There was also the time I spoke with a representative of the Federal Department of Education.  He was down in Sarasota investigating claims of discrimination, and I was positive that the withholding of skills and knowledge from young school children was definitely discrimination.  He kept asking me if I knew of any instance of different treatment and, of course, I didn’t.  No one was being taught phonics or grammar or anything else, at least not in the public schools.  Then there was nothing he could do because, according to the law, as long as all students were receiving the same treatment, there was no discrimination.  So discrimination for all is OK?  He shrugged his shoulders – there was nothing he could do.  I yelled, "You’re getting blamed for this, you know!"   And, indeed, he did know.
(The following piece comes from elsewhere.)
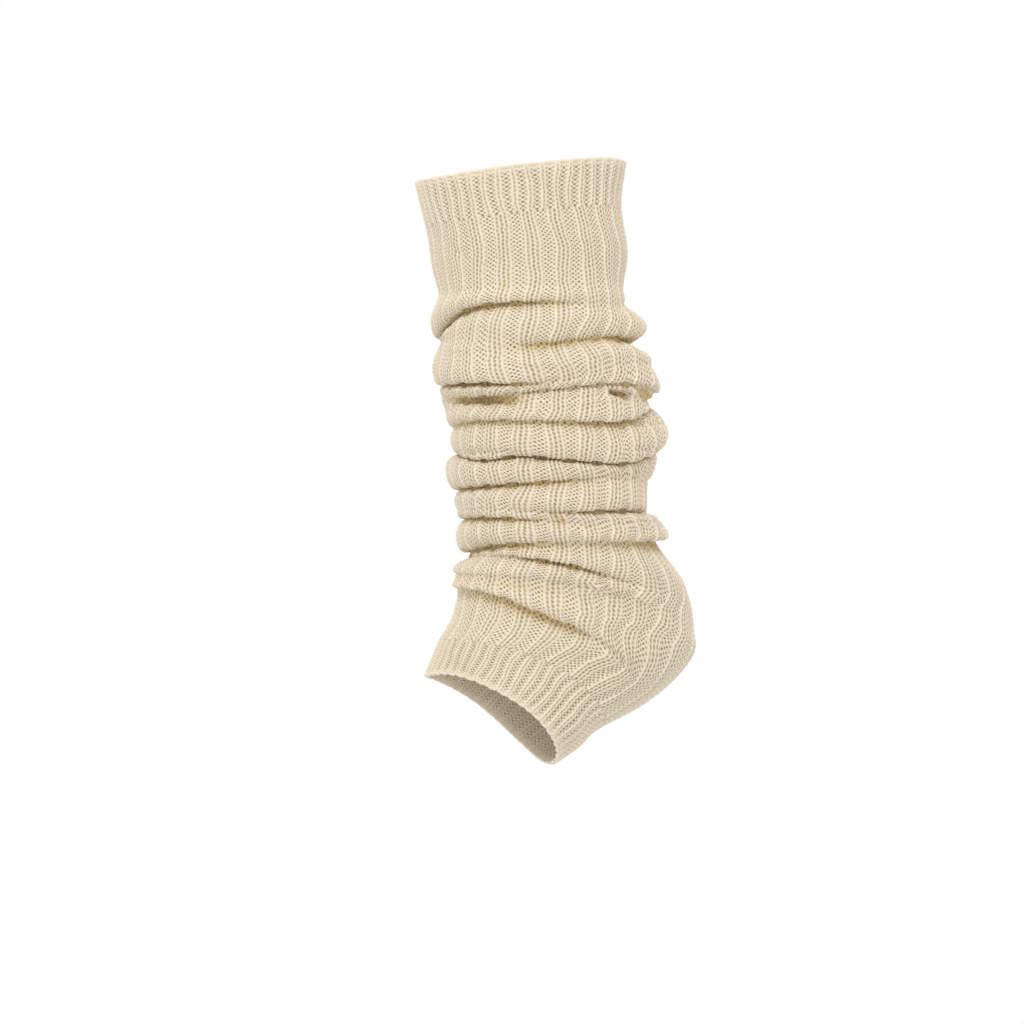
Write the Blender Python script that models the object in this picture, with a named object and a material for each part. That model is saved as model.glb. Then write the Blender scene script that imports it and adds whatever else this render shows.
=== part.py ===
"""A ribbed knit leg warmer, pushed down into folds and closed over the heel.

Metres, +Z up. The origin is the centre of the upper opening. The toes would point to -X and the heel to +X,
and the inner side of the leg faces -Y. Sizes in the tables are in millimetres.
"""

import math

import bmesh
import bpy
import numpy as np

MM = 0.001

# The cloth
RIBS = 22  # knit ribs round the leg, each with a furrow beside it
CUFF_RIBS = 2 * RIBS
WALL = 1.9  # cloth under the ribs
RIB_RISE = 1.2  # how far a rib stands proud of its furrow
# Where the outer points of one rib and furrow lie, from 0 to 1 round it, and how much of the rise each has
LEG_RIB_FORM = (0.125, 0.375, 0.75), (1, 1, 0)
CUFF_RIB_FORM = (0.25, 0.75), (1, 0)
SEAM_GAP = 0.3
RIB_TURN = 4.0  # degrees that the first rib is turned from the calf

# The leg form that the cloth follows. Each row is a cut through the tube: the level is its place down the
# tube, front and back are its ends on the shin and calf side, half_width is half its size from side to side,
# and rise is how far its sides climb above the line from front to back.
SECTION_COLUMNS = "level front_x front_z back_x back_z half_width rise"
SECTIONS = {
    "rim": (0.0, -55.0, -6.0, 54.5, 5.5, 53.5, 0.0),
    "cuff_seam": (23.5, -49.0, -29.0, 51.5, -18.0, 51.0, 0.0),
    "upper_calf": (42.0, -44.5, -43.0, 53.5, -41.0, 50.0, 0.0),
    "first_trough": (63.0, -40.5, -63.0, 52.0, -63.0, 47.5, 0.0),
    "calf": (89.5, -38.5, -89.5, 57.0, -89.5, 48.0, 0.0),
    "lower_calf": (120.0, -36.0, -120.0, 64.5, -120.0, 48.5, 0.0),
    "shank": (148.0, -30.0, -148.0, 68.0, -148.0, 48.0, 0.0),
    "above_ankle": (175.0, -29.0, -175.0, 65.5, -175.0, 46.5, 0.0),
    "ankle": (198.0, -24.0, -198.0, 73.5, -197.0, 45.0, 0.0),
    "heel_top": (215.0, -33.0, -212.5, 88.0, -218.0, 43.0, 2.0),
    "heel": (231.0, -33.5, -223.0, 94.0, -239.0, 41.5, 4.0),
    "heel_under": (243.0, -35.5, -233.0, 93.5, -255.5, 40.0, 6.5),
    "arch": (253.0, -39.0, -238.5, 71.5, -275.5, 39.0, 9.0),
    "foot_seam": (262.0, -43.0, -243.0, 43.5, -291.5, 38.5, 11.0),
    "foot_cuff": (276.0, -47.5, -253.5, 28.5, -301.0, 38.5, 11.0),
    "hem": (289.0, -51.0, -261.5, 14.5, -309.0, 39.0, 10.0),
}
SQUARENESS = 0.03  # how much fuller than an ellipse each cut is

# Places round the tube, in degrees from the calf side, that the columns of the next tables stand for
STATIONS = {
    "shin": 160,
    "inner_shin": 205,
    "inner": 250,
    "inner_calf": 295,
    "calf": 340,
    "outer": 430,
}

# The lines that part the folds: for each station the level, and how far the cloth stands off the leg form
LINE_LEVELS = {
    "cuff_seam": (23.5, 23.5, 23.5, 23.5, 23.5, 23.5),
    "first_trough": (63.5, 62.0, 60.0, 60.5, 62.0, 62.0),
    "upper_crease": (87.0, 73.0, 70.0, 72.0, 71.0, 75.0),
    "second_crease": (94.0, 94.0, 93.0, 88.5, 89.0, 92.0),
    "short_shin_crease": (111.5, 111.0, 111.5, 104.0, 104.5, 106.0),
    "pocket_top": (117.0, 118.0, 116.0, 112.5, 115.5, 115.0),
    "pocket_foot": (121.5, 122.0, 123.0, 119.0, 118.5, 121.0),
    "middle_crease": (133.0, 130.5, 132.0, 131.5, 121.5, 130.0),
    "deep_crease": (148.0, 153.0, 151.0, 153.0, 147.0, 149.0),
    "shank_crease": (168.5, 165.5, 162.5, 160.0, 161.0, 165.0),
    "calf_half_crease": (176.0, 175.0, 177.5, 176.5, 180.0, 177.0),
    "shin_half_crease": (181.0, 180.0, 182.5, 186.0, 184.5, 182.0),
    "ankle_trough": (198.5, 194.0, 193.0, 193.5, 194.5, 196.0),
    "instep_crease": (201.5, 200.0, 205.0, 212.0, 214.0, 205.0),
    "soft_step": (211.0, 212.0, 216.0, 223.0, 223.0, 217.0),
    "slouch_edge": (223.0, 225.5, 237.0, 243.0, 238.0, 234.0),
    "foot_seam": (262.0, 262.0, 262.0, 262.0, 262.0, 262.0),
}
LINE_LIFTS = {
    "cuff_seam": (0.0, 0.0, 0.0, 0.0, 0.0, 0.0),
    "first_trough": (0.0, 2.0, 2.5, 2.5, 0.5, 1.5),
    "upper_crease": (0.5, 0.5, 0.0, 0.5, 0.0, 0.5),
    "second_crease": (2.0, 2.5, 1.0, 0.5, 0.0, 0.5),
    "short_shin_crease": (3.5, 0.5, 3.0, 8.0, 9.0, 3.0),
    "pocket_top": (4.0, 2.0, 0.5, 2.0, 7.0, 4.0),
    "pocket_foot": (3.5, 2.0, 5.0, 6.5, 3.0, 4.0),
    "middle_crease": (0.0, 0.5, 0.5, 0.5, 0.0, 0.5),
    "deep_crease": (0.0, -0.5, -1.0, -0.5, 0.0, 0.0),
    "shank_crease": (0.0, 0.0, 0.0, 0.5, 0.0, 0.0),
    "calf_half_crease": (3.0, 4.5, 2.0, 0.0, 0.0, 1.0),
    "shin_half_crease": (0.5, 0.5, 1.0, 5.5, 7.0, 4.0),
    "ankle_trough": (0.5, 2.0, 2.5, 1.5, 0.0, 1.0),
    "instep_crease": (0.0, 0.0, 0.5, 2.5, 0.5, 0.5),
    "soft_step": (2.0, 2.5, 2.0, 1.5, 0.0, 2.0),
    "slouch_edge": (0.0, -1.5, -2.5, -1.0, 0.0, -1.5),
    "foot_seam": (0.0, 0.0, 0.0, 0.0, 0.0, 0.0),
}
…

This, then, has been - and continues to be - the true essence of Outcome-Based Education. With the input of this nation’s cookie-cutter schools held constant - as identical and as inferior as possible - the basis of the schools’ reputations has become the outcomes, and those outcomes will depend on how well the students’ families overcome the deficiencies of their children’s schools.  In fact, the modern school’s biggest accomplishment has devolved into an assessment of the parents’ performance.  This explains why poorly performing schools so often whine that their students’ parents are just refusing to do their jobs. It’s why one of the biggest arguments against objective teacher evaluations is that the schools can’t be held responsible for their students’ test results.  They say stuff like this with conviction!  Of course, the way things are now, the schools are all too sadly correct.
 This Darwinistic, family as destiny, survival-of-the-fittest structure has been assuring the perpetuation of an ever more rigid class system.  To a certain extent, this outcome dichotomy will break along income lines simply because higher earning parents have more of the skills and knowledge necessary to help their kids through the morass.  The illiterate, the innumerate, those whose schools have treated them shabbily in their own turn are not only unable to do the teaching themselves, but are also less likely to be earning enough to hire tutors let alone afford private school.  Our illustrious Educrats do want us to believe that everything hinges on money – because they want tons more of it.  But this is the Information Age, so it’s the families with the necessary “information” who will have the children who at least appear to be thriving in America’s cookie-cutter schools.

Why the American school system has become one where teaching is so degraded rather than one where all children receive equally effective books and teaching methods is the topic for another to handle.   For now, I can state - with conviction! - that Common Core is more of the same shabby treatment.  We need Parents’ Choice.